# Set problem
Could you give the data below again, exactly and completely?

# Exercise input
____________

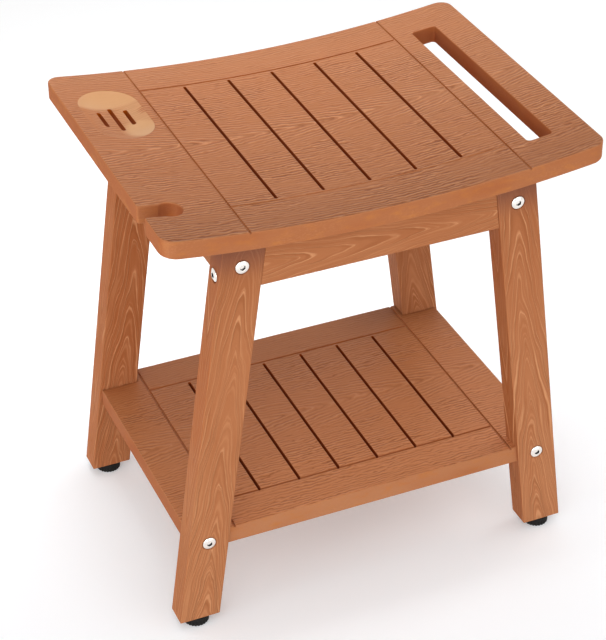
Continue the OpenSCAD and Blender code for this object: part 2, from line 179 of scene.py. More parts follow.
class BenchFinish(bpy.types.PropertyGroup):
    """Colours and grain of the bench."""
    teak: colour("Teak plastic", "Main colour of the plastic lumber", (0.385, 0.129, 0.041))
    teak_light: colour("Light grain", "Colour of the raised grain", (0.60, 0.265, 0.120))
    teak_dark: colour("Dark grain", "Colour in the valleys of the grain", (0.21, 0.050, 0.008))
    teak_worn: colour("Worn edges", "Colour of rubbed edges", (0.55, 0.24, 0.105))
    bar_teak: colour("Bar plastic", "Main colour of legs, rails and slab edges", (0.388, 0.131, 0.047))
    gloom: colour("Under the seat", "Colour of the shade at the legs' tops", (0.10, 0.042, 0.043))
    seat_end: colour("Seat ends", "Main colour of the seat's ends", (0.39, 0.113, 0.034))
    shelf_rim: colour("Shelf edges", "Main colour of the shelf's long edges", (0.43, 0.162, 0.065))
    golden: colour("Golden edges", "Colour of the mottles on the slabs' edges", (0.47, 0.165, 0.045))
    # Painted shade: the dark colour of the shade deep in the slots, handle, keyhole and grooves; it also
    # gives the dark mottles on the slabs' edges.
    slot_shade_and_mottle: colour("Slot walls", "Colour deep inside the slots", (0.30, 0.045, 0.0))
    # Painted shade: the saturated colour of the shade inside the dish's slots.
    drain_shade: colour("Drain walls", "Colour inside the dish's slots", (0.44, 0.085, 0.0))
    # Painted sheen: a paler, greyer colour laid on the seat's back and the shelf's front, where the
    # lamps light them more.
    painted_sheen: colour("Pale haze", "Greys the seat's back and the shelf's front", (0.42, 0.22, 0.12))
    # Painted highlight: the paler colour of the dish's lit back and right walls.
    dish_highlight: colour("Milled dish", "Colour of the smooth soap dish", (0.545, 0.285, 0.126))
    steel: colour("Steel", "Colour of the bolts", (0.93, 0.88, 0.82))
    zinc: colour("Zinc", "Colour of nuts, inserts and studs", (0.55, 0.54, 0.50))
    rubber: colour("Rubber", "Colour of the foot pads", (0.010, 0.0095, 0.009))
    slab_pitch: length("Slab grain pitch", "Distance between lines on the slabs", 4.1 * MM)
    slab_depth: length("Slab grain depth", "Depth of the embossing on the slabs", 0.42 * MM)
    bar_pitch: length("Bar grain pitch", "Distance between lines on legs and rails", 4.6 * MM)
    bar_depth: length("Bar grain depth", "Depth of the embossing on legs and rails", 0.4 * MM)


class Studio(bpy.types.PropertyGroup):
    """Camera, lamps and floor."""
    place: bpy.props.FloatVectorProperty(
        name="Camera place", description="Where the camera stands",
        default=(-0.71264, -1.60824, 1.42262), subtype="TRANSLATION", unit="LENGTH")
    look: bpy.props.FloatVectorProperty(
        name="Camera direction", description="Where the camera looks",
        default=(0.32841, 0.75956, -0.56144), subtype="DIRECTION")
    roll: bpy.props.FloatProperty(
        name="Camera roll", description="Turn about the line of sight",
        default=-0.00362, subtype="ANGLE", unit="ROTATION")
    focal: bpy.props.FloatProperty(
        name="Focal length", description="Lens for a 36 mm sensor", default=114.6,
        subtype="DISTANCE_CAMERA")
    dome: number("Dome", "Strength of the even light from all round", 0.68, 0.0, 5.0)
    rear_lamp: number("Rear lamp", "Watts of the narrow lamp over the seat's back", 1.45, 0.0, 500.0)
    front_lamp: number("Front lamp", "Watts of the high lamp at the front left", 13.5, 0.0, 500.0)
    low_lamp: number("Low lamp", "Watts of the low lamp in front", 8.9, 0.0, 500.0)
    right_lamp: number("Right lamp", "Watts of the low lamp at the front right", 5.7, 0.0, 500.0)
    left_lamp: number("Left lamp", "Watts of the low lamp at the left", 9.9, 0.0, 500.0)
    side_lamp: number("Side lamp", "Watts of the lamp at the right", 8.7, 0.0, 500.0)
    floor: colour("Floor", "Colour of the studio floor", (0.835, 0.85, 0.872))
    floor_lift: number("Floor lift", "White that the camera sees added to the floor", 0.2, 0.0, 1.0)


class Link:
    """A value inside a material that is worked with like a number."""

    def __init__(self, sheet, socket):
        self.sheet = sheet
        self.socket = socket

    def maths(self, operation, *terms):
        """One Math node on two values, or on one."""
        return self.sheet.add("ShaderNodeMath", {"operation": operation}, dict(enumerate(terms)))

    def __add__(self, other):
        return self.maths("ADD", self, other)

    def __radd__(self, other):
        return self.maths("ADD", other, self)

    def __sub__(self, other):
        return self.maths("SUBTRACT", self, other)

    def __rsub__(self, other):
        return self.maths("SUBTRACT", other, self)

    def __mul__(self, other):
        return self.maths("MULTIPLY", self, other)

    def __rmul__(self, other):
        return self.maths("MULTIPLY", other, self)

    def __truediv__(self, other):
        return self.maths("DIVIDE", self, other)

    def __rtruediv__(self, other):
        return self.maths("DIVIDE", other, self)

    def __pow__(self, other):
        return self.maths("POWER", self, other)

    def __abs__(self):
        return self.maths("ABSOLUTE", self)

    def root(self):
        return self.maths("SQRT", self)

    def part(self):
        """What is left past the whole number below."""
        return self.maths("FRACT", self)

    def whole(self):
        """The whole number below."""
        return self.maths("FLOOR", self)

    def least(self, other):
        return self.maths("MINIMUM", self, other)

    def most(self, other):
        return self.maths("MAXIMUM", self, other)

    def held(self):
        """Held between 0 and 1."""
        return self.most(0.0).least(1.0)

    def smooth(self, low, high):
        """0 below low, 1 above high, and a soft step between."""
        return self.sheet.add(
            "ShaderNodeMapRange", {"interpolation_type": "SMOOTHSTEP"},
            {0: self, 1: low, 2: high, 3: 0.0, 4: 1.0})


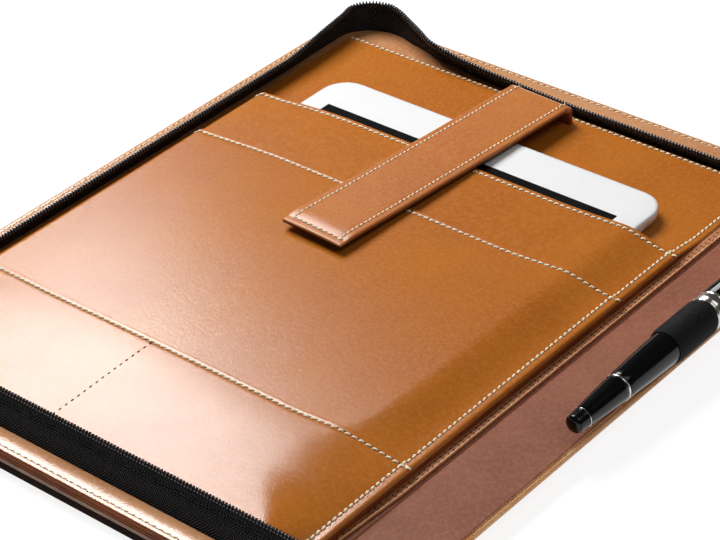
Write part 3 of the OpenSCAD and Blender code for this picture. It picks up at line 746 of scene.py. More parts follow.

____________

# Output for this exercise
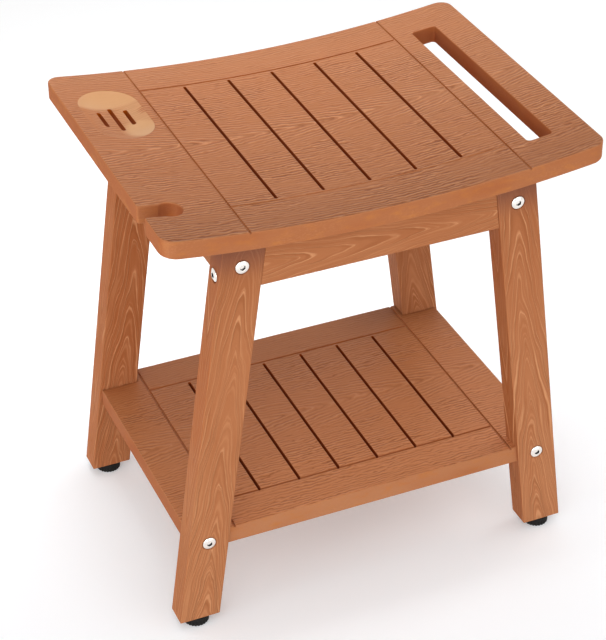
Continue the OpenSCAD and Blender code for this object: part 2, from line 179 of scene.py. More parts follow.
class BenchFinish(bpy.types.PropertyGroup):
    """Colours and grain of the bench."""
    teak: colour("Teak plastic", "Main colour of the plastic lumber", (0.385, 0.129, 0.041))
    teak_light: colour("Light grain", "Colour of the raised grain", (0.60, 0.265, 0.120))
    teak_dark: colour("Dark grain", "Colour in the valleys of the grain", (0.21, 0.050, 0.008))
    teak_worn: colour("Worn edges", "Colour of rubbed edges", (0.55, 0.24, 0.105))
    bar_teak: colour("Bar plastic", "Main colour of legs, rails and slab edges", (0.388, 0.131, 0.047))
    gloom: colour("Under the seat", "Colour of the shade at the legs' tops", (0.10, 0.042, 0.043))
    seat_end: colour("Seat ends", "Main colour of the seat's ends", (0.39, 0.113, 0.034))
    shelf_rim: colour("Shelf edges", "Main colour of the shelf's long edges", (0.43, 0.162, 0.065))
    golden: colour("Golden edges", "Colour of the mottles on the slabs' edges", (0.47, 0.165, 0.045))
    # Painted shade: the dark colour of the shade deep in the slots, handle, keyhole and grooves; it also
    # gives the dark mottles on the slabs' edges.
    slot_shade_and_mottle: colour("Slot walls", "Colour deep inside the slots", (0.30, 0.045, 0.0))
    # Painted shade: the saturated colour of the shade inside the dish's slots.
    drain_shade: colour("Drain walls", "Colour inside the dish's slots", (0.44, 0.085, 0.0))
    # Painted sheen: a paler, greyer colour laid on the seat's back and the shelf's front, where the
    # lamps light them more.
    painted_sheen: colour("Pale haze", "Greys the seat's back and the shelf's front", (0.42, 0.22, 0.12))
    # Painted highlight: the paler colour of the dish's lit back and right walls.
    dish_highlight: colour("Milled dish", "Colour of the smooth soap dish", (0.545, 0.285, 0.126))
    steel: colour("Steel", "Colour of the bolts", (0.93, 0.88, 0.82))
    zinc: colour("Zinc", "Colour of nuts, inserts and studs", (0.55, 0.54, 0.50))
    rubber: colour("Rubber", "Colour of the foot pads", (0.010, 0.0095, 0.009))
    slab_pitch: length("Slab grain pitch", "Distance between lines on the slabs", 4.1 * MM)
    slab_depth: length("Slab grain depth", "Depth of the embossing on the slabs", 0.42 * MM)
    bar_pitch: length("Bar grain pitch", "Distance between lines on legs and rails", 4.6 * MM)
    bar_depth: length("Bar grain depth", "Depth of the embossing on legs and rails", 0.4 * MM)


class Studio(bpy.types.PropertyGroup):
    """Camera, lamps and floor."""
    place: bpy.props.FloatVectorProperty(
        name="Camera place", description="Where the camera stands",
        default=(-0.71264, -1.60824, 1.42262), subtype="TRANSLATION", unit="LENGTH")
    look: bpy.props.FloatVectorProperty(
        name="Camera direction", description="Where the camera looks",
        default=(0.32841, 0.75956, -0.56144), subtype="DIRECTION")
    roll: bpy.props.FloatProperty(
        name="Camera roll", description="Turn about the line of sight",
        default=-0.00362, subtype="ANGLE", unit="ROTATION")
    focal: bpy.props.FloatProperty(
        name="Focal length", description="Lens for a 36 mm sensor", default=114.6,
        subtype="DISTANCE_CAMERA")
    dome: number("Dome", "Strength of the even light from all round", 0.68, 0.0, 5.0)
    rear_lamp: number("Rear lamp", "Watts of the narrow lamp over the seat's back", 1.45, 0.0, 500.0)
    front_lamp: number("Front lamp", "Watts of the high lamp at the front left", 13.5, 0.0, 500.0)
    low_lamp: number("Low lamp", "Watts of the low lamp in front", 8.9, 0.0, 500.0)
    right_lamp: number("Right lamp", "Watts of the low lamp at the front right", 5.7, 0.0, 500.0)
    left_lamp: number("Left lamp", "Watts of the low lamp at the left", 9.9, 0.0, 500.0)
    side_lamp: number("Side lamp", "Watts of the lamp at the right", 8.7, 0.0, 500.0)
    floor: colour("Floor", "Colour of the studio floor", (0.835, 0.85, 0.872))
    floor_lift: number("Floor lift", "White that the camera sees added to the floor", 0.2, 0.0, 1.0)


class Link:
    """A value inside a material that is worked with like a number."""

    def __init__(self, sheet, socket):
        self.sheet = sheet
        self.socket = socket

    def maths(self, operation, *terms):
        """One Math node on two values, or on one."""
        return self.sheet.add("ShaderNodeMath", {"operation": operation}, dict(enumerate(terms)))

    def __add__(self, other):
        return self.maths("ADD", self, other)

    def __radd__(self, other):
        return self.maths("ADD", other, self)

    def __sub__(self, other):
        return self.maths("SUBTRACT", self, other)

    def __rsub__(self, other):
        return self.maths("SUBTRACT", other, self)

    def __mul__(self, other):
        return self.maths("MULTIPLY", self, other)

    def __rmul__(self, other):
        return self.maths("MULTIPLY", other, self)

    def __truediv__(self, other):
        return self.maths("DIVIDE", self, other)

    def __rtruediv__(self, other):
        return self.maths("DIVIDE", other, self)

    def __pow__(self, other):
        return self.maths("POWER", self, other)

    def __abs__(self):
        return self.maths("ABSOLUTE", self)

    def root(self):
        return self.maths("SQRT", self)

    def part(self):
        """What is left past the whole number below."""
        return self.maths("FRACT", self)

    def whole(self):
        """The whole number below."""
        return self.maths("FLOOR", self)

    def least(self, other):
        return self.maths("MINIMUM", self, other)

    def most(self, other):
        return self.maths("MAXIMUM", self, other)

    def held(self):
        """Held between 0 and 1."""
        return self.most(0.0).least(1.0)

    def smooth(self, low, high):
        """0 below low, 1 above high, and a soft step between."""
        return self.sheet.add(
            "ShaderNodeMapRange", {"interpolation_type": "SMOOTHSTEP"},
            {0: self, 1: low, 2: high, 3: 0.0, 4: 1.0})


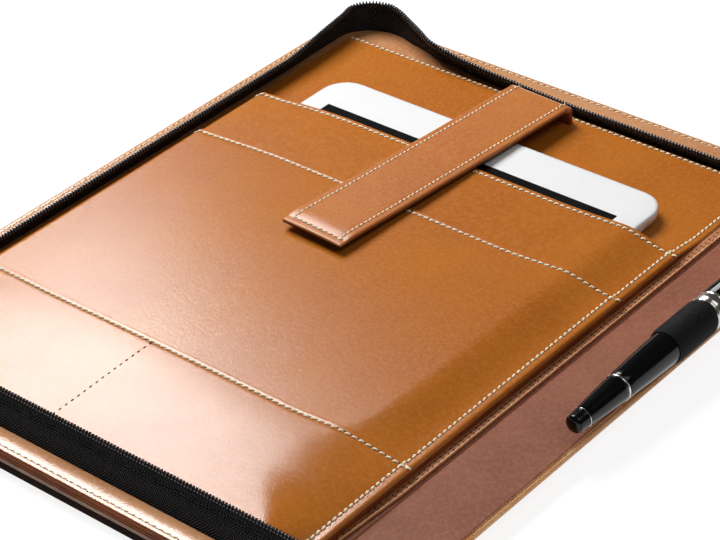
Write part 3 of the OpenSCAD and Blender code for this picture. It picks up at line 746 of scene.py. More parts follow.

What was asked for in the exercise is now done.